La Commission a présenté son projet le 1er février, intitulé le Green Deal Industrial Plan qui repose sur 4 piliers : un environnement réglementaire prévisible et simplifié, un cadre temporaire de crise et de transition pour favoriser la transition énergétique de l’UE qui prévoit un assouplissement des règles sur les aides d’Etat jusqu’à fin 2025, le renforcement des compétences et un commerce ouvert et diversifié pour assurer les approvisionnements. Le projet sur les aides d’Etat prévoit notamment des « subventions d’alignement » qui permettront aux pays européens de s’aligner sur les subventions proposées par d’autres pays et d’inciter ainsi les entreprises européennes à investir en Europe dans les secteurs clés pour la transition énergétique. Ce projet pose de nombreuses questions puisqu’il marque une rupture avec la « neutralité technologique » qui a prévalu en Europe jusqu’à présent. Par ailleurs, la définition du champ des industries pouvant ou non recevoir des subventions fera l’objet d’âpres discussions … On notera que l’industrie lourde est ainsi absente des projets évoqués alors que sa décarbonation est un sujet majeur pour l’Union européenne. Ensuite, les subventions ne pourront être accordées qu’après avoir démontré les risques réels de détournement de l’investissement de production en dehors de l’UE. Sur le volet financement, tous les pays ne disposent pas des mêmes marges de manœuvre budgétaires pour accorder des subventions. La Commission propose d’utiliser des fonds européens, notamment les financements restants des programmes RePower EU (250 Mds €), Invest EU et du fonds pour l’innovation. A moyen terme, elle proposera la constitution d’un Fonds de souveraineté européen financé par le budget pluriannuel de l’UE (ses modalités seront précisées avant l’été 2023). Les Etats-membres vont discuter de ces propositions au Conseil européen des 9 et 10 février et probablement à celui du mois de mars et pourront proposer des ajustements.
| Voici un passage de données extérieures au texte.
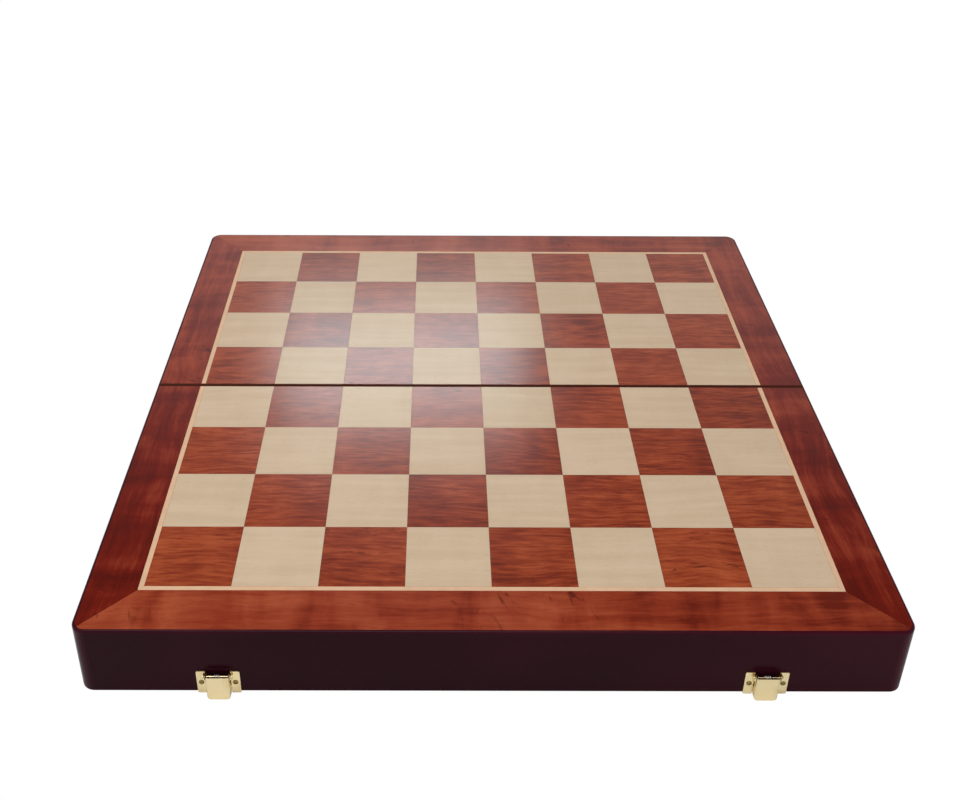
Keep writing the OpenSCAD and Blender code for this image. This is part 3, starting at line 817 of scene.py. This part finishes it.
class CHESSBOX_OT_springs(bpy.types.Operator):
    """Wind a steel spring on each catch pin"""

    bl_idname = "chessbox.springs"
    bl_label = "Springs"

    LEG_STEPS, TURN_STEPS, WIRE_SIDES = 6, 28, 12

    def execute(self, context):
        looks = context.scene.chess_hardware
        recipe = self.recipe()
        for side in ("left", "right"):
            node = f"catch_{side}_spring"
            low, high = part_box(node)
            pin = sum(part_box(f"catch_{side}_pin"), Vector()) / 2
            wound = high.x - low.x - 2 * looks.wire
            steps = self.LEG_STEPS + round(looks.turns * self.TURN_STEPS)
            seeds = seed_points(node + "_path", [(0, 0, 0)])
            piece = recipe.grow(f"{side}_spring", seeds, smooth_below=60, Points=steps + 1,
                                Start=(low.x + looks.wire, pin.y, pin.z), Wire_Radius=looks.wire,
                                Coil_Radius=looks.coil, Pitch=wound / looks.turns,
                                Leg=pin.z - low.z - looks.wire,
                                Lean=high.y - looks.wire - pin.y - looks.coil,
                                Material=bpy.data.materials["steel"])
            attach(piece, "near_half")
            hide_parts(node)
        return {"FINISHED"}

    def recipe(self):
        r = Recipe("Wound spring")
        (_, points, start, wire_r, coil_r, pitch, leg, lean, material) = r.inputs(
            Points="Int", Start="Vector", Wire_Radius="Float", Coil_Radius="Float", Pitch="Float",
            Leg="Float", Lean="Float", Material="Material")
        step = r.node("GeometryNodeInputIndex")
        turn = (step - self.LEG_STEPS).math("MAXIMUM", 0) / self.TURN_STEPS
        left = 1 - step.math("MINIMUM", self.LEG_STEPS) / self.LEG_STEPS
        angle = turn * math.tau
        x0, y0, z0 = r.parts(start)
        place = r.vector(x0 + turn * pitch,
                         y0 + coil_r * angle.math("COSINE") + left * lean,
                         z0 + coil_r * angle.math("SINE") - left * leg)
        line = r.node("GeometryNodeMeshLine", {}, {"Count": points})
        path = r.node("GeometryNodeSetPosition", {}, {"Geometry": line, "Position": place})
        curve = r.node("GeometryNodeMeshToCurve", {}, {"Mesh": path})
        section = r.node("GeometryNodeCurvePrimitiveCircle", {},
                         {"Resolution": self.WIRE_SIDES, "Radius": wire_r})
        wire = r.node("GeometryNodeCurveToMesh", {},
                      {"Curve": curve, "Profile Curve": section, "Fill Caps": True})
        return r.finish(wire, material)


class CHESSBOX_OT_inserts(bpy.types.Operator):
    """Lay a felted insert with rounded dividers into each half"""

    bl_idname = "chessbox.inserts"
    bl_label = "Felt inserts"

    FILLET_STEPS = 6

    def execute(self, context):
        looks = context.scene.chess_felt
        cloth = felt("felt", *tones(looks, "felt", "felt_tips"))
        recipe = self.recipe()
        for half in ("near", "far"):
            nodes = [f"{half}_{kind}" for kind in ("lining", "long_divider", "cross_dividers")]
            for node in nodes:
                show(node, cloth)
            floor_low, floor_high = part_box(nodes[0])
            long_low, long_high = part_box(nodes[1])
            middle = (long_low + long_high) / 2
            size = long_high - long_low
            floor_size = floor_high - floor_low
            into_long = 0.4 * size.y  # how far the short dividers reach into the long one, in all
            places, spans, turns = [middle], [floor_size.x], [0.0]
            for x in centres(nodes[2], CROSS_DIVIDERS):
                for y0, y1 in ((floor_low.y, long_low.y), (long_high.y, floor_high.y)):
                    places.append((x, (y0 + y1) / 2, middle.z))
                    spans.append(y1 - y0 + into_long)
                    turns.append(math.pi / 2)
            seeds = seed_points(f"{half}_divider_places", places, span=spans, turned=turns)
            # The dividers go on through the floor, which hides their other rounded edges.
            piece = recipe.grow(f"{half}_felt_insert", seeds, smooth_below=50,
                                Thickness=size.y, Height=size.z + floor_size.z,
                                Rounding=looks.rounding, Raise=floor_size.z / 2,
                                Floor_Centre=(floor_low + floor_high) / 2,
                                Floor_Size=floor_size, Material=cloth)
            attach(piece, f"{half}_half")
            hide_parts(*nodes)
        return {"FINISHED"}

    def recipe(self):
        r = Recipe("Divided insert")
        (points, thick, high, rounding, lift, centre, size, material) = r.inputs(
            Thickness="Float", Height="Float", Rounding="Float", Raise="Float",
            Floor_Centre="Vector", Floor_Size="Vector", Material="Material")
        outline = r.node("GeometryNodeCurvePrimitiveQuadrilateral", {"mode": "RECTANGLE"},
                         {"Width": thick, "Height": high})
        rounded = r.node("GeometryNodeFilletCurve", {"mode": "POLY"},
                         {"Curve": outline, "Count": self.FILLET_STEPS, "Radius": rounding})
        line = r.node("GeometryNodeCurvePrimitiveLine", {},
                      {"Start": (-0.5, 0, 0), "End": (0.5, 0, 0)})
        strip = r.node("GeometryNodeCurveToMesh", {},
                       {"Curve": line, "Profile Curve": rounded, "Fill Caps": True})
        dividers = r.on_points(points, strip, Rotation=r.spin(r.stored("turned")),
                               Scale=r.vector(r.stored("span"), 1.0, 1.0))
        dividers = r.moved(dividers, Translation=r.vector(0.0, 0.0, lift))
        floor = r.moved(r.node("GeometryNodeMeshCube", {}, {"Size": size}), Translation=centre)
        both = r.node("GeometryNodeJoinGeometry", {}, {0: [dividers, floor]})
        return r.finish(both, material)


class CHESSBOX_PT_panel(bpy.types.Panel):
    """Lists the steps that dress the box"""

    bl_idname = "CHESSBOX_PT_panel"
    bl_label = "Chess Box"
    bl_space_type = "VIEW_3D"
    bl_region_type = "UI"
    bl_category = "Chess Box"

    def draw(self, context):
        for step in STEPS:
            self.layout.operator(step.bl_idname)
        for name, kind in SETTINGS.items():
            box = self.layout.box()
            box.label(text=kind.__doc__)
            for key in kind.__annotations__:
                box.prop(getattr(context.scene, name), key)


SETTINGS = {"chess_studio": StudioProps, "chess_lacquer": LacquerProps, "chess_veneer": VeneerProps,
            "chess_hardware": HardwareProps, "chess_felt": FeltProps}
STEPS = (CHESSBOX_OT_studio, CHESSBOX_OT_carcase, CHESSBOX_OT_inlay, CHESSBOX_OT_metalwork,
         CHESSBOX_OT_screws, CHESSBOX_OT_springs, CHESSBOX_OT_inserts)


def register():
    for kind in (*SETTINGS.values(), *STEPS, CHESSBOX_PT_panel):
        bpy.utils.register_class(kind)
    for name, kind in SETTINGS.items():
        setattr(bpy.types.Scene, name, PointerProperty(type=kind))


def unregister():
    for name in SETTINGS:
        delattr(bpy.types.Scene, name)
    for kind in reversed((*SETTINGS.values(), *STEPS, CHESSBOX_PT_panel)):
        bpy.utils.unregister_class(kind)


def main():
    """Dresses the packed box, one operator after the other."""
    register()
    for step in STEPS:
        group, name = step.bl_idname.split(".")
        getattr(getattr(bpy.ops, group), name)()


if __name__ == "__main__":
    main()
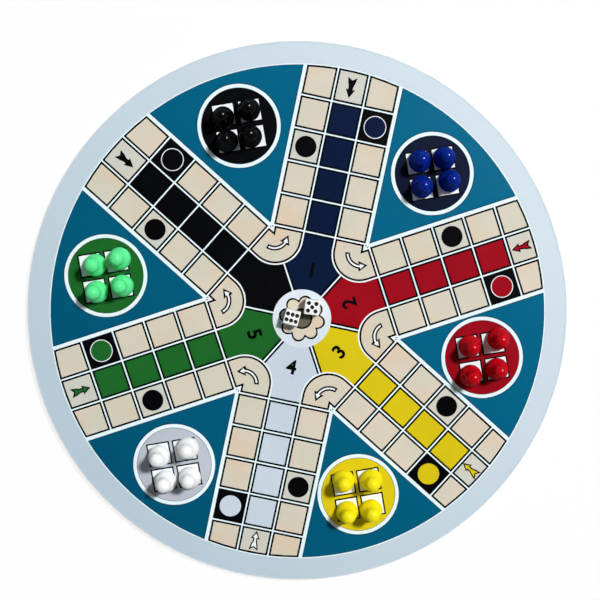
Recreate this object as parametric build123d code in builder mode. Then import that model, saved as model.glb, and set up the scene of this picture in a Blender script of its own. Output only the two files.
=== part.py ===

Si l’Europe démontre une forte volonté de promouvoir son industrie et de défendre sa compétitivité face à un regain de protectionnisme de la Chine et des Etats-Unis notamment, les risques résident dans la complexité des dispositifs européens envisagés alors que l’IRA a le mérite de la simplicité, la définition du champ des industries pouvant bénéficier des aides et le délai de mise en place des mesures effectives. La réponse européenne ne doit pas tarder car la crise énergétique de 2022 a déjà constitué une forte incitation pour les entreprises à développer des infrastructures de production en dehors des frontières de l’UE.